The Underused Housing Tax Act (the “Act”) was implemented in 2022 and aims to target ownership of vacant or underused housing in Canada. The Act applies an annual underused housing tax (“UHT”) of 1% of the “taxable value” of the property unless the owner is an “excluded owner”, or the owner is eligible to claim a specific exemption. The UHT generally only applies to non-resident, non-Canadian owners. However, there are some situations where the UHT may also apply to Canadian owners. These situations are discussed further in this article. On January 18, 2023, the CRA launched a general information site for the UHT (see Resources below). We expect the CRA to update the website with new information going forward. We will provide additional updates as they are released.
Owners of Residential Property
In order to determine the filing obligations under the Act, it is important to establish who the “owner” of the property is. “Owner” is defined in the Act as a person (including a corporation) that is identified as the owner under the land registration system. Furthermore, it is also important to determine if the property qualifies as a “residential property”. Appendix A includes examples of residential and non-residential properties for purposes of the Act.
Excluded Owner (Good)
Being an “excluded owner” is good since the owner has no obligation or liability under the Act and would not be required to file a return with the CRA. An excluded owner includes:
- an individual who is a Canadian citizen or permanent resident of Canada unless they hold ownership in trust as trustee or as a partner in a partnership.

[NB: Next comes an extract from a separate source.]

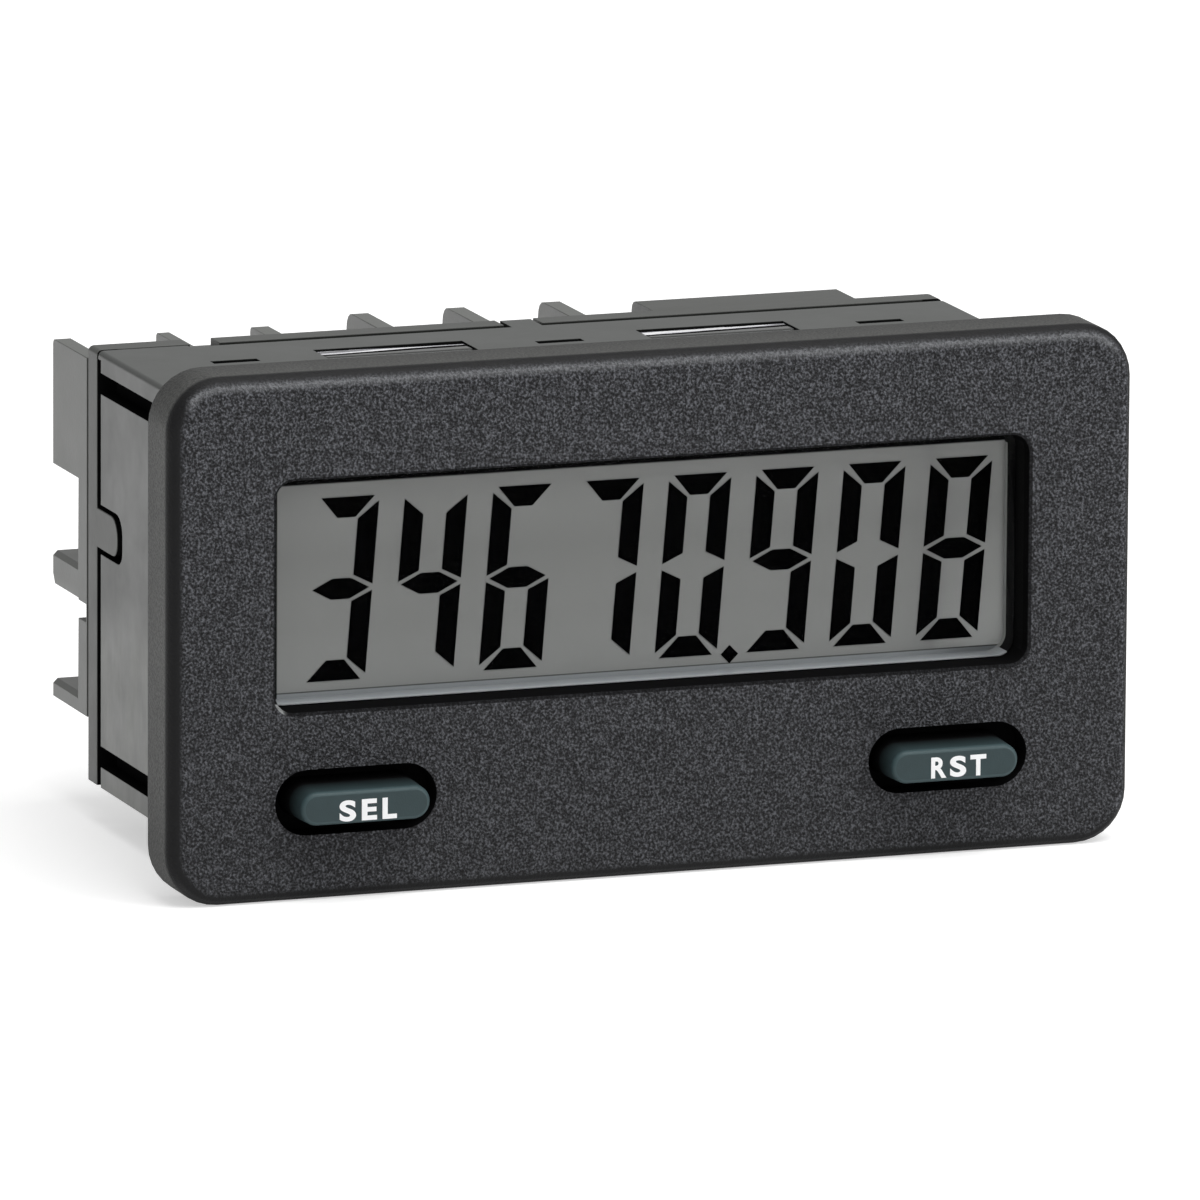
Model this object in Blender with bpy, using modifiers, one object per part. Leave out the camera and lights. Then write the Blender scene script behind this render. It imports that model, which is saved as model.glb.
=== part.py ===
"""Panel counter: an eight-digit liquid-crystal counter for a 68 x 33 mm panel cut-out.

Sizes are written in millimetres times mm and held in metres. Widths (X) and heights (Z) are taken
from the centre of the bezel, and depths (Y) run back from the bezel's front face. One empty carries
every piece and puts the lowest edge of the bezel on the ground, with the part centred over it.
"""
import math

import bmesh
import bpy
from mathutils import Matrix, Vector

for old_object in list(bpy.data.objects):
    bpy.data.objects.remove(old_object)

mm = 0.001

# Fits between neighbouring pieces
seat_gap = 0.3 * mm
slide_gap = 0.35 * mm

# Overall sizes: the bezel, the case that passes through the panel, and the depth from face to fins
bezel_width = 75.0 * mm
bezel_height = 39.2 * mm
case_width = 66.9 * mm
case_height = 32.9 * mm
overall_depth = 39.4 * mm

# Bezel and case, one moulding
bezel_depth = 4.85 * mm
bezel_corner = 4.0 * mm
bezel_edge = 0.9 * mm
front_wall = 2.2 * mm
case_wall = 1.3 * mm
case_corner = 0.4 * mm
corner_post_width = 1.15 * mm
corner_post_height = 2.25 * mm
corner_skin_width = 6.95 * mm
corner_skin_thickness = 0.6 * mm

# Grooves for the mounting clip, one above the other on each side
groove_height = 1.6 * mm
groove_depth = 1.25 * mm
groove_inset = 1.55 * mm

# Openings in the top wall: the outermost lie slot_margin in from the case's sides
slot_shift = 0.3 * mm
slot_margin = 8.05 * mm
small_slot_width = 3.6 * mm
small_slot_depth = 1.0 * mm
small_slot_inset = 5.8 * mm
large_slot_width = 11.7 * mm
large_slot_depth = 7.1 * mm
large_slot_inset = 3.9 * mm

# Window: its opening lies between the buttons and the case's top and side walls
window_side = 4.1 * mm
window_head = 4.725 * mm
window_sill = 6.725 * mm
window_corner = 1.4 * mm
window_surround = 1.6 * mm
surround_back = 4.0 * mm
lens_recess = 2.5 * mm
lens_flange = 1.0 * mm
lens_lip = 1.5 * mm

# Display stack
glass_thickness = 1.1 * mm
glass_margin = 0.6 * mm
glass_ledge = 2.0 * mm
holder_web = 2.4 * mm
strip_thickness = 1.3 * mm
board_thickness = 1.6 * mm

# Push buttons and their mat: centres lie in from the window's ends and up from the case's underside.
# The keys stand well clear of their holes, and the right one a little off the middle of its own.
button_inset = 6.25 * mm
sel_key_inset = 6.2 * mm
rst_key_inset = 6.55 * mm
button_foot = 4.2 * mm
button_hole_width = 12.5 * mm
button_hole_height = 4.9 * mm
button_proud = 2.5 * mm
button_face_width = 9.95 * mm
button_face_height = 2.5 * mm
button_draft = 0.4 * mm
button_flange = 1.0 * mm
button_flange_lip = 1.2 * mm
button_travel = 0.9 * mm
stem_width = 9.0 * mm
stem_height = 2.0 * mm
pill_radius = 0.95 * mm
pill_thickness = 0.5 * mm
mat_thickness = 0.8 * mm
collar_wall = 0.9 * mm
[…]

A Canadian resident executor of an estate is not considered a trustee for purposes of this rule and would qualify as an excluded owner.
- any person with title to a residential property as a trustee of a mutual fund trust, real estate investment trust, or specified investment flow-through trust (SIFT) for Canadian income tax purposes.
- publicly traded Canadian corporations
- a registered charity for Canadian income tax purposes
- a cooperative housing corporation for Canadian GST/HST purposes
- an Indigenous governing body or a corporation wholly owned by an Indigenous governing body
- “prescribed persons” which as of publication have not been defined in the regulations of the Act
It is important to note that the definition of excluded owner does not include persons holding title as trustees or private corporations, such as Canadian Controlled Private Corporations (CCPCs).
Affected Owner (Bad)
Taxpayers that do not meet the definition of an “excluded owner” are referred to as an “affected owner” in the CRA publications. All “affected owners” must file a UHT return. An affected owner includes, but is not limited to:
- an individual who is not a Canadian citizen or permanent resident
- individual Canadian citizens or permanent residents of Canada with title to a residential property as a trustee of a trust (other than as a personal representative of a deceased individual)
- any person – including an individual who is a Canadian citizen or permanent resident – that owns a residential property as a partner of a partnership
- a corporation that is incorporated outside Canada
- Canadian corporations that are not publicly traded (i.e., private corporations and CCPC’s)
- Canadian corporations without share capital
Calculating the UHT
UHT is equal to 1% of the “taxable value”. Under the general rule, the taxable value is the greater of:
- value of the property established by an authority in a property assessment
- most recent sale price on or before December 31 of the calendar year
Alternatively, an affected owner can elect to use the fair market value instead of the “taxable value”. Affected owners can elect to use the fair market value from January 1 of the calendar year to April 30 of the following calendar year. The election has to be filed with the CRA by April 30 of the following calendar year. The CRA states an appraisal report must be prepared by an accredited, professional real estate appraiser operating at arm’s length from the owner.
Exemptions
Affected owners must file UHT returns in order to claim an available exemption. Listed below are a few common exemptions. An exhaustive list of additional exemptions is listed in Appendix B of this article.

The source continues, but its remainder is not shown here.